Composers

Samuel Coleridge-Taylor

1875 - 1912

About

Samuel Coleridge Taylor (1875 - 1912) is a black, English composer who had success in England and the United States. At the age of five, Samuel began playing the violin and joined the choir of a Presbyterian church in Croydon, where H.A. Walters guided his progress and arranged his admittance to the Royal College of Music in 1890, where Ralph Vaughan William and Gustav Holst were his contemporaries. While still a student, he published  anthems with Novello & Co, starting an association which was to last the whole of the composer’s life. Coleridge-Taylor won the Lesley Alexander composition prize two years running (1895 and 1896), and he met his best friend at the time, William Hurlstone, who died early in 1906, and who was a major influence on his taste. Furthermore in 1896, he became conductor of an amateur orchestra in Croydon and began teaching, guest conducting, recital work, and judging at music festivals to support his wife and two children. Taylor’s creative gifts were more apparent in his various colorful instrumental works as he continued to compose and gained early success at the Gloucester Festival with an orchestral Ballade in A Minor (1898), which was followed by his outstanding achievement, the Longfellow trilogy for solo voices, chorus, and orchestra of Hiawatha’s Wedding Feast (1898), The Death of Minnehaha (1899), and Hiawatha’s Departure (1900).

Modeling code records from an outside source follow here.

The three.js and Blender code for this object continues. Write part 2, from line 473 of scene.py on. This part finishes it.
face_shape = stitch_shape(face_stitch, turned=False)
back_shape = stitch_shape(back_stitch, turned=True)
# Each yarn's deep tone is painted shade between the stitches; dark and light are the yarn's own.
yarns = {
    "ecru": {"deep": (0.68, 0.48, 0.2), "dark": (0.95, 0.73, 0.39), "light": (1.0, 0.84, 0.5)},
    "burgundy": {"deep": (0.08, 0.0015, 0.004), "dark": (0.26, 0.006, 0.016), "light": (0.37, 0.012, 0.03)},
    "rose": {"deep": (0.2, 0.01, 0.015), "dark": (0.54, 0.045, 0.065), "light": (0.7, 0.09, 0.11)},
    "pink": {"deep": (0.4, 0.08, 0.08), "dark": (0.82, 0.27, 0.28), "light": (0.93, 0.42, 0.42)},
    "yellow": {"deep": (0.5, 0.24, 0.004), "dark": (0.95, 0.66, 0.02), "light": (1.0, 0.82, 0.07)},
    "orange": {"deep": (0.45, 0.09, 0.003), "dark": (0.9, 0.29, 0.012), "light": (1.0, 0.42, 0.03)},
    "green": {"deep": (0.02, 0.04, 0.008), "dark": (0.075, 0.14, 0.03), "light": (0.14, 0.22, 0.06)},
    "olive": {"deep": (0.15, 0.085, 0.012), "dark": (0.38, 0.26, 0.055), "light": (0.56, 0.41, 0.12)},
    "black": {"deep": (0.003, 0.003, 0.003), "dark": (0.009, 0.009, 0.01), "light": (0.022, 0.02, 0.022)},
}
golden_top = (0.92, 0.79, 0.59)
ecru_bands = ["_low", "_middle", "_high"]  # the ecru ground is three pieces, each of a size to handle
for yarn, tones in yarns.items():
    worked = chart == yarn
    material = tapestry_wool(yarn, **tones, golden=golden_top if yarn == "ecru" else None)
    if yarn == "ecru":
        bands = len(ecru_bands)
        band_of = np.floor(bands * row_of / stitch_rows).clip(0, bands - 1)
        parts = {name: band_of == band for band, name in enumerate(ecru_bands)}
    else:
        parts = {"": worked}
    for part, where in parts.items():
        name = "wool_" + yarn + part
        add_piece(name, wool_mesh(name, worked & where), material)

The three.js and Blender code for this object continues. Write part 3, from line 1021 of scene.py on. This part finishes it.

In these and numerous other works, including incidental music, choral works, and a violin concerto (1911), influences from Dvořák, Tchaikovsky, and Grieg appear along with a spontaneity derived from appreciation of African American folk music, in which Coleridge-Taylor was a pioneer. His works like Hiawatha’s Wedding were a substitute for African American experience. Works like Twenty-Four Negro Melodies reveal the influence of the African American poet, Dunbar while Taylor’s understanding of race and racial conflict in the USA was gleaned from conversations with his friends and from the works of such writers as Booker T. Washington and W.E.B. DuBois, and he himself felt apart of that narrative as he struggled against the racial prejudices in English society. He states in the preface to Twenty-Four Negro Melodies he writes: “What Brahms has done for the Hungarian folk music, Dvorak for the Bohemian, and Grieg for the Norwegian, I have tried to do for these Negro melodies.”